|Workers cleaned a beach in Alaska|
after the Exxon Valdez supertanker
spilled 11 million gallons of crude oil in 1989.
credit: John Gaps (AP), NY Times
In 1989, the tanker Exxon Valdez ran aground, spilling enough oil to deface the beaches and inlets of Prince William Sound. A year and a half later, Congress spoke, passing the Oil Pollution Act of 1990. And twenty years later, the Supreme Court enunciated a new bright-line rule for punitive damages in maritime cases, closing out the long years of litigation that had followed the spill. For seafarers, however, the grounding of the Exxon Valdez only marked the beginning.

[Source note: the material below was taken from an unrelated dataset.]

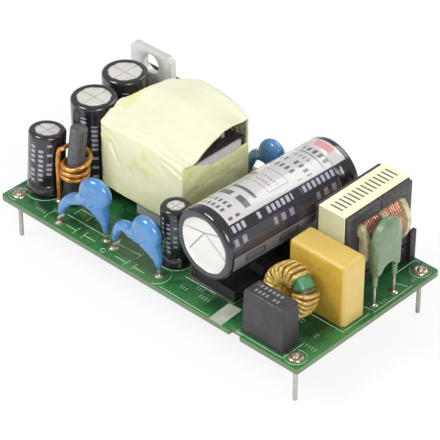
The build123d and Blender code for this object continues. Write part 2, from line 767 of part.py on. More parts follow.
def tent(grow):
    """Draped block of the cover tape, as a solid, grown by a wall."""
    front, back = tent_front + WRAP - grow, tent_back - WRAP + grow
    left = tent_left + WRAP - grow
    shoulder = CORE_TOP + TENT_SHOULDER + grow
    top = CORE_TOP + TENT_RISE + grow
    crest = front + TENT_SLOPE
    arch = ThreePointArc((front, shoulder), (front + 4.0, shoulder + 3.1), (crest, top))
    rest = Polyline((crest, top), (back - TENT_EDGE, top), (back, top - TENT_EDGE),
                    (back, WRAP_BOTTOM), (front, WRAP_BOTTOM), (front, shoulder))
    solid = Pos(left, 0, 0) * extrude(Plane.YZ * make_face(arch + rest), tent_right - left)
    high = CORE_TOP + TENT_RISE
    rear = tent_back - WRAP
    inner_left = tent_left + WRAP
    cuts = [
        [(inner_left + LEFT_FOLD_FRONT[0], tent_front + LEFT_FOLD_FRONT[1], high),
         (inner_left + LEFT_FOLD_BACK[0], rear - LEFT_FOLD_BACK[1], high),
         (inner_left, rear, CORE_TOP + LEFT_FOLD_RISE)],
        [(inner_left + BACK_FOLD_LEFT[0], rear - BACK_FOLD_LEFT[1], high),
         (inner_left + BACK_FOLD_RIGHT, rear, high),
         (inner_left, rear, CORE_TOP - BACK_FOLD_DROP)],
        [(tent_right - RIGHT_FOLD[0], rear, high),
         (tent_right, rear - RIGHT_FOLD[1], high),
         (tent_right, rear - RIGHT_FOLD[1], CORE_TOP)],
    ]
    for points in cuts:
        solid = split(solid, bisect_by=facet(points, grow), keep=Keep.BOTTOM)
    return solid


def transformer_cover():
    """Tape draped from front to back over the winding, open at the right end."""
    return tent(WRAP) - tent(0)


# Line filter choke

def filter_core(front):
    """Front or rear E half, standing with its E upright."""
    edge = filter_front if front else filter_back
    sign = 1 if front else -1
    split = (filter_front + filter_back) / 2
    low, high = min(edge, split), max(edge, split)
    x0, x1 = filter_left, filter_left + FILTER_THICKNESS
    half = block(x0, x1, low, high, FILTER_BASE, filter_top)
    near = edge + sign * FILTER_LEG
    far = split + sign
    window = (min(near, far), max(near, far))
    centre = FILTER_CENTRE_LEG / 2
    for z0, z1 in ((FILTER_BASE + FILTER_LEG, filter_axis_z - centre),
                   (filter_axis_z + centre, filter_top - FILTER_LEG)):
        half -= block(x0 - 1, x1 + 1, window[0], window[1], z0, z1)
    return half


def filter_section(radius):
    """Round section that is cut flat to pass through the core's window."""
    half = FILTER_HEIGHT / 2 - FILTER_LEG - FIT
    return Circle(radius) & Rectangle(2 * radius, 2 * half)


def filter_hole():
    """Room round the centre leg."""
    return Rectangle(FILTER_THICKNESS + 2 * FIT, FILTER_CENTRE_LEG + 2 * FIT)


def filter_axis(y):
    """Plane across the winding axis at a depth y."""
    return Plane(origin=(filter_x, y, filter_axis_z), x_dir=(1, 0, 0), z_dir=(0, 1, 0))


def filter_stations():
    """Depths of the two end flanges and the divider: lists of (start, end)."""
    y0 = filter_front + FILTER_LEG + FIT
    y1 = filter_back - FILTER_LEG - FIT
    mid = (y0 + y1) / 2
    return [(y0, y0 + FILTER_FLANGE), (mid - FILTER_FLANGE / 2, mid + FILTER_FLANGE / 2),
            (y1 - FILTER_FLANGE, y1)]


def filter_bobbin():
    stations = filter_stations()
    start, end = stations[0][0], stations[-1][1]
    tube_face = Rectangle(FILTER_THICKNESS + 2 * FIT + 1.0, FILTER_CENTRE_LEG + 2 * FIT + 1.0)
    bobbin = extrude(filter_axis(start) * tube_face, end - start)
    for a, b in stations:
        bobbin += extrude(filter_axis(a) * filter_section(FILTER_FLANGE_RADIUS), b - a)
    bobbin -= extrude(filter_axis(start - 1) * filter_hole(), end - start + 2)
    return bobbin


def filter_winding(index):
    """Winding between a flange and the divider."""
    stations = filter_stations()
    start, end = stations[index][1], stations[index + 1][0]
    core = Rectangle(FILTER_THICKNESS + 2 * FIT + 1.0, FILTER_CENTRE_LEG + 2 * FIT + 1.0)
    face = filter_section(FILTER_WIND_RADIUS) - core
    return extrude(filter_axis(start) * face, end - start)


def filter_tape():
    half = FILTER_TAPE_WIDTH / 2
    outer = block(filter_x - half, filter_x + half, filter_front - FILTER_TAPE,
                  filter_back + FILTER_TAPE, FILTER_BASE - FILTER_TAPE, filter_top + FILTER_TAPE)
    inner = block(filter_left, filter_left + FILTER_THICKNESS, filter_front, filter_back,
                  FILTER_BASE, filter_top)
    return outer - inner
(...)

It heralded the advent of an era in which the global criminalization of mariners would become the rule. Putting out to sea had always been risky business. But making landfall, in the wake of the Exxon Valdez spill, could prove more perilous to mariners than any ocean journey. Against the judiciary’s successive interpretations of the tanker’s accident, this Article argues that the grounding of the Exxon Valdez can only be properly understood within its maritime context. It demonstrates that the real punishment for the spill was imposed not on Exxon, but on the men and women who choose to live and work at sea. Finally, it exposes the unfair legal climate in which mariners must now operate, and urges the seafaring community to act to change the law.